Wollen wir also in den unterschiedlichsten Medien unsere Anliegen unterbringen, so ist der emotionale Geschichtenerzähler-Weg eindeutig der effektivste. Jeder hat eine Geschichte zu erzählen! Manchmal sind sie abenteuerlich, mal traurig, mal witzig – aber sie müssen immer authentisch sein. Bevor man eine erfundene Geschichte erzählt, sollte man lieber gar keine erzählen, denn irgendwann passen alle Erzählungen nicht mehr zusammen und man steht letzten Endes als Lügner dar.
In 5 Schritten zur perfekten Story
Was soll ich erzählen? Das ist wohl die häufigste Frage, die sich Unternehmen stellen, wenn es darum geht eine interessante Geschichte zu erzählen. Die Antwort darauf ist simpel und kompliziert zugleich: es kommt darauf an!
Es gibt Erzählungen, die sich auf dem Silbertablett präsentieren, andere kommen erst nach längerem Suchen zum Vorschein. Wie auch immer eure Ausgangslage ist, ich empfehle zuerst ein
1) Brainstorming: Schreibt alles auf, was euch irgendwie interessant erscheint. Angefangen bei der Entstehungsgeschichte des Unternehmens, über frühkindliche Wunschvorstellungen bis zu Ängsten, Misserfolgen und Glücksfällen. Lasst euch dabei Zeit, auch wenn es eine ganze Woche dauern sollte. Papier ist geduldig und die besten Ideen kommen einem ohnehin immer – unter der Dusche!

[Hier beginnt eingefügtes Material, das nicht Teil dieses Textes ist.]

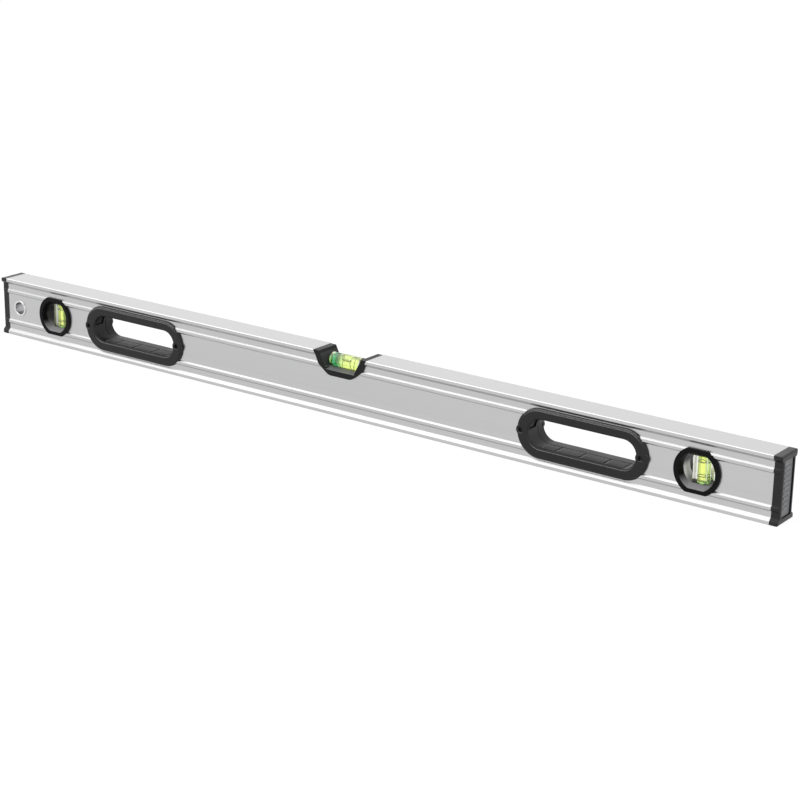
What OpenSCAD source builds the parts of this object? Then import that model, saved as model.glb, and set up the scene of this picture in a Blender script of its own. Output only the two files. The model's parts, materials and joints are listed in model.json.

Nachdem wir uns Gedanken gemacht haben, WAS wir erzählen könnten, stellt sich die Frage, WEM wir unsere Geschichte(n) erzählen wollen:
2) Medienrecherche: Dieser Schritt ist nicht zu unterschätzen. Es ist quasi die Hausaufgabe, die vorab gemacht werden muss. WER soll über mein Unternehmen schreiben? WO will ich etwas über mein Unternehmen lesen und WEN will ich damit erreichen? Das heißt es ist nicht nur wichtig, welcher Autor in welchem Medium schreibt, wichtig ist im Besonderen auch, ob meine Zielgruppe dieses Medium konsumiert. Eine hochwertige Pressemitteilung an den falschen Journalisten ist genauso sinnlos, wie der beste abgedruckte Artikel, der meine Dialoggruppe nicht erreicht. Wer hier nicht ordentlich arbeitet, läuft Gefahr viel Zeit und Geld umsonst zu investieren.
Die Zusammenstellung des Pressverteilers zeigt nicht selten, dass es für Unternehmen sehr heterogene Medien und Zielgruppen gibt. Nicht für alle wird ein und dieselbe Geschichte, die wir zu erzählen hätten, auch interessant sein. Genau aus diesem Grund, haben wir im ersten Schritt ein weit gefasstes Brainstorming gemacht. Im nächsten Schritt müssen wir daher
3) Interessen verknüpfen: Welche Geschichte passt zu welchem Medium? Dabei ist nicht wichtig, dass jeder Eintrag einen passenden Gegenpart findet. Vielleicht können wir dem Journalisten P.P. aus dem Medium XY noch keine passende Story bieten, aber das kann nächste Woche schon anders sein. Auch eine interessante Story, für die wir derzeit noch keinen passenden Erzähler gefunden haben, wird nicht verworfen. Die Zeit für diese Geschichte wird noch kommen. Notieren, aufheben und bei Gelegenheit wieder herauskramen!
An diesem Punkt geht es das erste Mal ums Schreiben. Ja genau, das erste Mal – wir werden noch öfter darauf zurückkommen. Die Aufgabe ist denkbar einfach:
4) Such dir deine Lieblingsgeschichte und schreib drauf los: Simple as that. Keine Sorge, diese Geschichte werden wir in dieser Form an niemanden verschicken. Sie bildet unsere Arbeitsgrundlage, aus der wir erst die perfekte Erzählung herausarbeiten müssen.
Im fünften und vorerst letztem Schritt überlegt euch Folgendes:
5) Was ist die Kernaussage dieser Geschichte? Ich akzeptiere nur eine einzige! Also denkt gut nach. WAS wollen wir für eine Message mit dieser Geschichte überbringen?
Vorbild Gute-Nacht-Geschichte
Kindergeschichten, Märchen und Gute-Nacht-Geschichten sind für unser Unternehmens-Storytelling ein perfektes Vorbild. Egal wie lang, wie umfassend und wie kompliziert die Handlung auch sein mag, es gibt immer nur eine Kernaussage. Ich habe meinen Kindern noch nie eine Geschichte vorgelesen, bei der sie keine Antwort auf meine Schlussfrage „Worum geht es in dieser Geschichte?“ gewusst hätten. Es geht immer nur um eine einzige Sache und die muss perfekt in eine Handlung eingepackt werden.
Und worüber willst du mir heute erzählen?